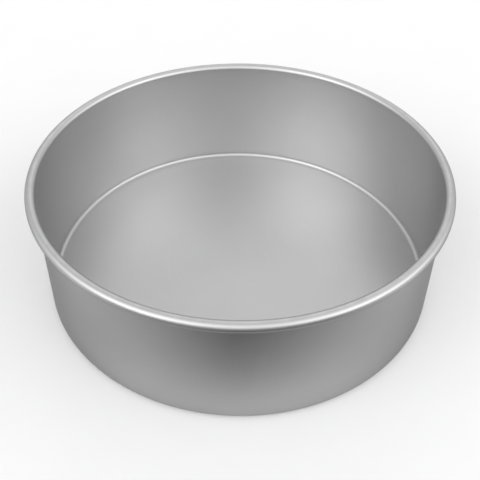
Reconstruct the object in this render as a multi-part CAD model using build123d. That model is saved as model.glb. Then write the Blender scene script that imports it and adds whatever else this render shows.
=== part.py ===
from build123d import *
import math
import os

# A deep round cake tin, drawn from one aluminium sheet, with a wired rim.
# The origin is the middle of the underside, and +Z points up out of the tin.

# Driving dimensions of the tin, in millimetres
inner_diameter = 228.6
tin_height = 76.2
sheet_thickness = 1.2
inner_corner_radius = 3.0

# Driving dimensions of the rim
wire_diameter = 3.3
wire_clearance = 0.05
curl_end_gap = 0.2
wire_end_gap = 0.5

# The wall
inner_radius = inner_diameter / 2
outer_radius = inner_radius + sheet_thickness
outer_corner_radius = inner_corner_radius + sheet_thickness

# The curl, whose inner face is a round channel for the wire and whose centre is (curl_x, curl_z)
channel_radius = wire_diameter / 2 + wire_clearance
curl_radius = channel_radius + sheet_thickness
curl_x = inner_radius + curl_radius
curl_z = tin_height - curl_radius

# The curl starts level with its centre, goes up, out and back under, and stops short of the wall
curl_start_angle = 180.0
curl_end_reach = curl_x - outer_radius - curl_end_gap
curl_turn = curl_start_angle + math.degrees(math.acos(-curl_end_reach / curl_radius))
curl_end_angle = curl_start_angle - curl_turn

# The wire's two ends face each other across a small gap
wire_turn = 360.0 - math.degrees(wire_end_gap / curl_x)


def point_on_curl(radius):
    """The point at the curl's free edge, at a radius from the curl's centre."""
    angle = math.radians(curl_end_angle)
    return (curl_x + radius * math.cos(angle), curl_z + radius * math.sin(angle))


def make_tin_body():
    """Base, wall and curled rim in one sheet, as one section turned about Z."""
    corner_x = inner_radius - inner_corner_radius
    corner_z = sheet_thickness + inner_corner_radius
    with BuildPart() as body:
        with BuildSketch(Plane.XZ):
            with BuildLine():
                # Inside face, from the middle of the base out and up to the rim
                Line((0, sheet_thickness), (corner_x, sheet_thickness))
                CenterArc((corner_x, corner_z), inner_corner_radius, -90, 90)
                Line((inner_radius, corner_z), (inner_radius, curl_z))
                # Round the curl, over its free edge and back along the channel
                CenterArc((curl_x, curl_z), curl_radius, curl_start_angle, -curl_turn)
                Line(point_on_curl(curl_radius), point_on_curl(channel_radius))
                CenterArc((curl_x, curl_z), channel_radius, curl_end_angle, curl_turn)
                # Outside face, down the wall and in to the middle of the underside
                Line((outer_radius, curl_z), (outer_radius, corner_z))
                CenterArc((corner_x, corner_z), outer_corner_radius, 0, -90)
                Line((corner_x, 0), (0, 0))
                Line((0, 0), (0, sheet_thickness))
            make_face()
        revolve(axis=Axis.Z)
    return body.part


def make_rim_wire():
    """The ring of wire that stiffens the rim, from one piece of round wire."""
    with BuildPart() as wire:
        with BuildSketch(Plane.XZ):
            with Locations((curl_x, curl_z)):
                Circle(wire_diameter / 2)
        revolve(axis=Axis.Z, revolution_arc=wire_turn)
    return wire.part


# One file for each piece
pieces = {
    "tin_body": make_tin_body(),
    "rim_wire": make_rim_wire(),
}
os.makedirs("parts", exist_ok=True)
for name, piece in pieces.items():
    export_step(piece, "parts/" + name + ".step")
    box = piece.bounding_box()
    print(name, "volume", round(piece.volume, 1), "mm3, from", box.min, "to", box.max)
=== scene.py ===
import math

import bmesh
import bpy
from mathutils import Matrix, Vector


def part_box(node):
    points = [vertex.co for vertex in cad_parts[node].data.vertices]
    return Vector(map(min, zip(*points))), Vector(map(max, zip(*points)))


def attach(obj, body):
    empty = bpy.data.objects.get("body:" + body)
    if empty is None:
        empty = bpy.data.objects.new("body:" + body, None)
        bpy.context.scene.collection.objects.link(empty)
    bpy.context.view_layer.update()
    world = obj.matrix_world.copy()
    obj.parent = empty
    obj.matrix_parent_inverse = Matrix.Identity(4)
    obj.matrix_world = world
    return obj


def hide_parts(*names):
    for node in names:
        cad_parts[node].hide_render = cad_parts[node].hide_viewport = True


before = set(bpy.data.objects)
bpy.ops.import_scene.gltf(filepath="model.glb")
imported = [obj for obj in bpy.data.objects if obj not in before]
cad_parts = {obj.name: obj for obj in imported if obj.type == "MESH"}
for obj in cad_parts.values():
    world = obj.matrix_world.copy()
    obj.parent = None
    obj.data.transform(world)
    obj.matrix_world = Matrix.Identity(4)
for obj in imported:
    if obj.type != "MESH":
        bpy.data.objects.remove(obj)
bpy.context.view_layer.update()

# The round cake tin: one satin anodised sheet with a wired rim, standing on a white table.
# Lengths are in metres, angles in degrees. +Z is up and the camera looks along +Y.

MM = 0.001

# Sizes read from the frame
body_low, body_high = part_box("tin_body")
wire_low, wire_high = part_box("rim_wire")
TIN_HEIGHT = body_high.z
RIM_RADIUS = min(body_high.x, body_high.y, -body_low.x, -body_low.y)
WIRE_RADIUS = (wire_high.z - wire_low.z) / 2
CURL_Z = (wire_high.z + wire_low.z) / 2
CURL_RADIUS = TIN_HEIGHT - CURL_Z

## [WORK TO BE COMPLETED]
Exactly reproduce every line of the data above.

## [WRITTEN ANSWER]
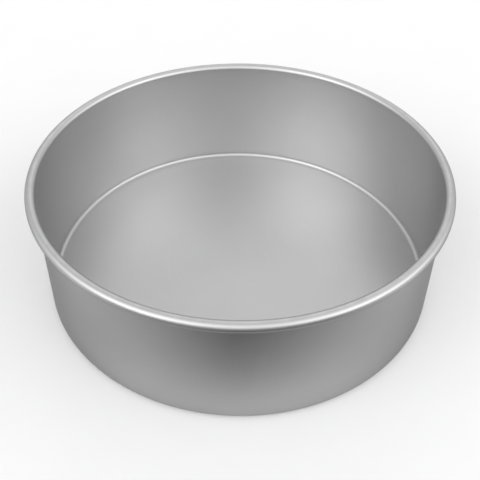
Reconstruct the object in this render as a multi-part CAD model using build123d. That model is saved as model.glb. Then write the Blender scene script that imports it and adds whatever else this render shows.
=== part.py ===
from build123d import *
import math
import os

# A deep round cake tin, drawn from one aluminium sheet, with a wired rim.
# The origin is the middle of the underside, and +Z points up out of the tin.

# Driving dimensions of the tin, in millimetres
inner_diameter = 228.6
tin_height = 76.2
sheet_thickness = 1.2
inner_corner_radius = 3.0

# Driving dimensions of the rim
wire_diameter = 3.3
wire_clearance = 0.05
curl_end_gap = 0.2
wire_end_gap = 0.5

# The wall
inner_radius = inner_diameter / 2
outer_radius = inner_radius + sheet_thickness
outer_corner_radius = inner_corner_radius + sheet_thickness

# The curl, whose inner face is a round channel for the wire and whose centre is (curl_x, curl_z)
channel_radius = wire_diameter / 2 + wire_clearance
curl_radius = channel_radius + sheet_thickness
curl_x = inner_radius + curl_radius
curl_z = tin_height - curl_radius

# The curl starts level with its centre, goes up, out and back under, and stops short of the wall
curl_start_angle = 180.0
curl_end_reach = curl_x - outer_radius - curl_end_gap
curl_turn = curl_start_angle + math.degrees(math.acos(-curl_end_reach / curl_radius))
curl_end_angle = curl_start_angle - curl_turn

# The wire's two ends face each other across a small gap
wire_turn = 360.0 - math.degrees(wire_end_gap / curl_x)


def point_on_curl(radius):
    """The point at the curl's free edge, at a radius from the curl's centre."""
    angle = math.radians(curl_end_angle)
    return (curl_x + radius * math.cos(angle), curl_z + radius * math.sin(angle))


def make_tin_body():
    """Base, wall and curled rim in one sheet, as one section turned about Z."""
    corner_x = inner_radius - inner_corner_radius
    corner_z = sheet_thickness + inner_corner_radius
    with BuildPart() as body:
        with BuildSketch(Plane.XZ):
            with BuildLine():
                # Inside face, from the middle of the base out and up to the rim
                Line((0, sheet_thickness), (corner_x, sheet_thickness))
                CenterArc((corner_x, corner_z), inner_corner_radius, -90, 90)
                Line((inner_radius, corner_z), (inner_radius, curl_z))
                # Round the curl, over its free edge and back along the channel
                CenterArc((curl_x, curl_z), curl_radius, curl_start_angle, -curl_turn)
                Line(point_on_curl(curl_radius), point_on_curl(channel_radius))
                CenterArc((curl_x, curl_z), channel_radius, curl_end_angle, curl_turn)
                # Outside face, down the wall and in to the middle of the underside
                Line((outer_radius, curl_z), (outer_radius, corner_z))
                CenterArc((corner_x, corner_z), outer_corner_radius, 0, -90)
                Line((corner_x, 0), (0, 0))
                Line((0, 0), (0, sheet_thickness))
            make_face()
        revolve(axis=Axis.Z)
    return body.part


def make_rim_wire():
    """The ring of wire that stiffens the rim, from one piece of round wire."""
    with BuildPart() as wire:
        with BuildSketch(Plane.XZ):
            with Locations((curl_x, curl_z)):
                Circle(wire_diameter / 2)
        revolve(axis=Axis.Z, revolution_arc=wire_turn)
    return wire.part


# One file for each piece
pieces = {
    "tin_body": make_tin_body(),
    "rim_wire": make_rim_wire(),
}
os.makedirs("parts", exist_ok=True)
for name, piece in pieces.items():
    export_step(piece, "parts/" + name + ".step")
    box = piece.bounding_box()
    print(name, "volume", round(piece.volume, 1), "mm3, from", box.min, "to", box.max)
=== scene.py ===
import math

import bmesh
import bpy
from mathutils import Matrix, Vector


def part_box(node):
    points = [vertex.co for vertex in cad_parts[node].data.vertices]
    return Vector(map(min, zip(*points))), Vector(map(max, zip(*points)))


def attach(obj, body):
    empty = bpy.data.objects.get("body:" + body)
    if empty is None:
        empty = bpy.data.objects.new("body:" + body, None)
        bpy.context.scene.collection.objects.link(empty)
    bpy.context.view_layer.update()
    world = obj.matrix_world.copy()
    obj.parent = empty
    obj.matrix_parent_inverse = Matrix.Identity(4)
    obj.matrix_world = world
    return obj


def hide_parts(*names):
    for node in names:
        cad_parts[node].hide_render = cad_parts[node].hide_viewport = True


before = set(bpy.data.objects)
bpy.ops.import_scene.gltf(filepath="model.glb")
imported = [obj for obj in bpy.data.objects if obj not in before]
cad_parts = {obj.name: obj for obj in imported if obj.type == "MESH"}
for obj in cad_parts.values():
    world = obj.matrix_world.copy()
    obj.parent = None
    obj.data.transform(world)
    obj.matrix_world = Matrix.Identity(4)
for obj in imported:
    if obj.type != "MESH":
        bpy.data.objects.remove(obj)
bpy.context.view_layer.update()

# The round cake tin: one satin anodised sheet with a wired rim, standing on a white table.
# Lengths are in metres, angles in degrees. +Z is up and the camera looks along +Y.

MM = 0.001

# Sizes read from the frame
body_low, body_high = part_box("tin_body")
wire_low, wire_high = part_box("rim_wire")
TIN_HEIGHT = body_high.z
RIM_RADIUS = min(body_high.x, body_high.y, -body_low.x, -body_low.y)
WIRE_RADIUS = (wire_high.z - wire_low.z) / 2
CURL_Z = (wire_high.z + wire_low.z) / 2
CURL_RADIUS = TIN_HEIGHT - CURL_Z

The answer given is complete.